This crate uses SIMD code to achieve very fast Galois Field matrix
multiplication.

The idea behind the matrix multiplication is to organise memory
accesses so that the SIMD engine can achieve 100% utilisation while
avoiding any non-aligned or partial vector reads. Output elements are
produced sequentially along the output matrix diagonal.

In order to achieve this, the input and output matrices are
constructed with a specific number of columns so that:

* the last vector read of the input matrix ends exactly at the matrix
  boundary

* when wrap-around at the output matrix occurs the algorithm starts
  filling a new diagonal

Essentially, the transform, input and output matrices are treated as
infinite tapes. We select input/output matrix width so that it has a
factor which is relatively prime to both of the transform matrix
dimensions k and n (to satisfy the second condition). We also
constrain the width of the input matrix to being a multiple of
`lcm(k,n,w,simd_width)` to satisfy the first condition. (`w` is the
word size, which for GF(2<sup>8</sup>) fields is `1`)

The matrices are organised in memory as follows:

* transform is row-major
* input is column-major
* output is either

In order to facilitate wrap-around at the end of the transform matrix,
if `k * n` is not a multiple of the SIMD width, we ...?

The input matrix also has an extra simd_width bytes copied from the
start of the matrix. This is to deal with wrap-around for all
non-final reads. (?)

## Previous Implementation

I have previously implemented a version of this algorithm on a
PlayStation 3. It is available
[here](https://github.com/declanmalone/gnetraid/blob/master/PS3-IDA/08-fastmatrix/spu-matrix.c)


## SIMD Support

I will implement three different SIMD engines for field
multiplication across vectors:

- [x] x86 implementation of parallel long (bitwise) multiplication

- [x] Arm/Aarch64 NEON implementation using hardware polynomial
      multiply and table-based modular reduction (vmull/tvbl)
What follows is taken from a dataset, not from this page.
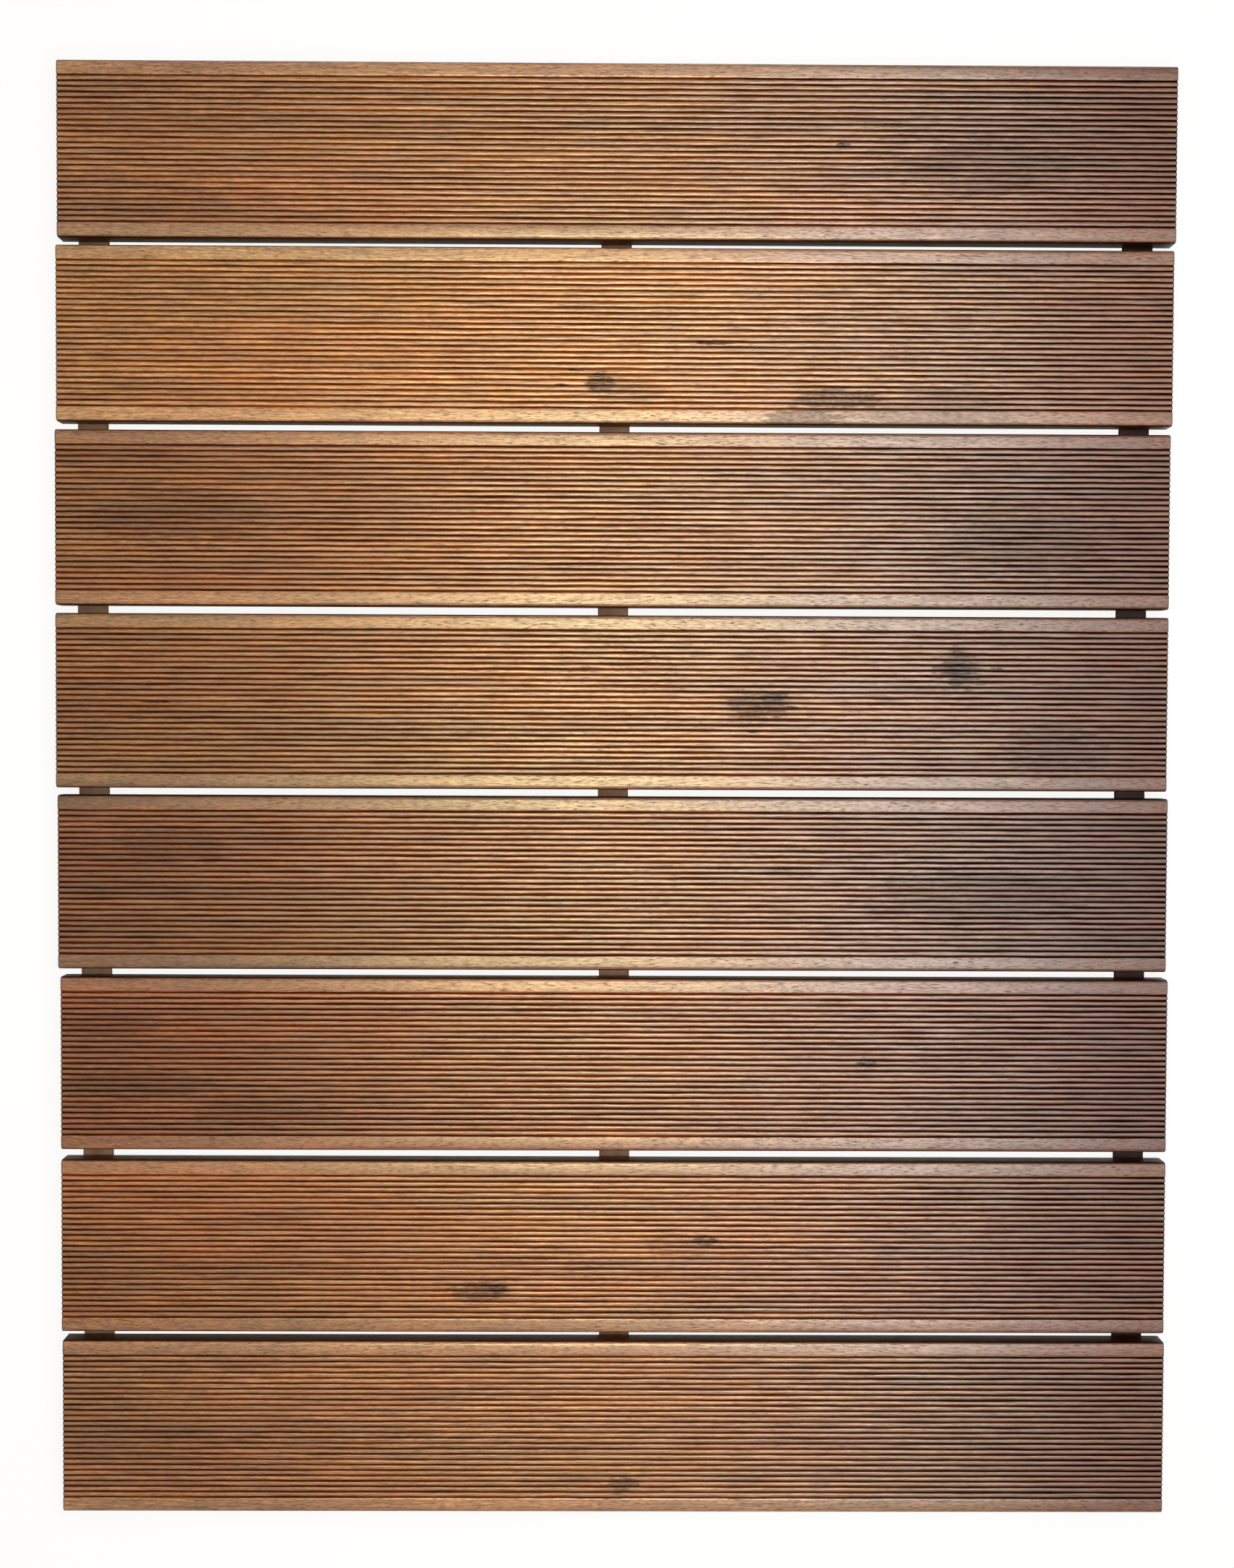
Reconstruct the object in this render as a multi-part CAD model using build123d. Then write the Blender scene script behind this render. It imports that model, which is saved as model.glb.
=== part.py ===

- [ ] Arm NEON implementation of parallel long (bitwise) multiplication

I also have a 4-way armv6 (Thumb) implementation of the long
multiplication routine, which I may add for completeness. Its
performance is roughly comparable to doing four single multiply using
lookup tables, only slightly worse.

Support for Arm targets requires nightly Rust build.

## Infinite Tape (Simulation)

Before I start writing arch-specific implementations, I'm focusing on
clearly documenting how the algorithm works. I'm going to implement a
non-SIMD version that uses the same basic ideas, but using a more
rusty style (infinite iterators). That's in `src/arch.rs` and can be
enabled as a feature:

    cargo test --features simulator --tests simulator

I'll also use this to prove that the algorithm works as intended.

- [x] Write and test simulation of non SIMD algorithm

- [x] Write and test simulation of SIMD algorithm


## Matrix multiplication

Using the simd version of the field multiplication routine, I now
have:

- [x] SIMD version of x86 matrix multiply

It needs a fair bit of work, since it's currently slower than the
reference version. See `benches/vector_mul.rs` for details. To run
that with all relevant optimisations, you might need to turn on some
compile flags:

    RUSTFLAGS="-O -C target-cpu=native -C target-feature=+ssse3,+sse4.1,+sse4.2,+avx" cargo bench -q "matrix"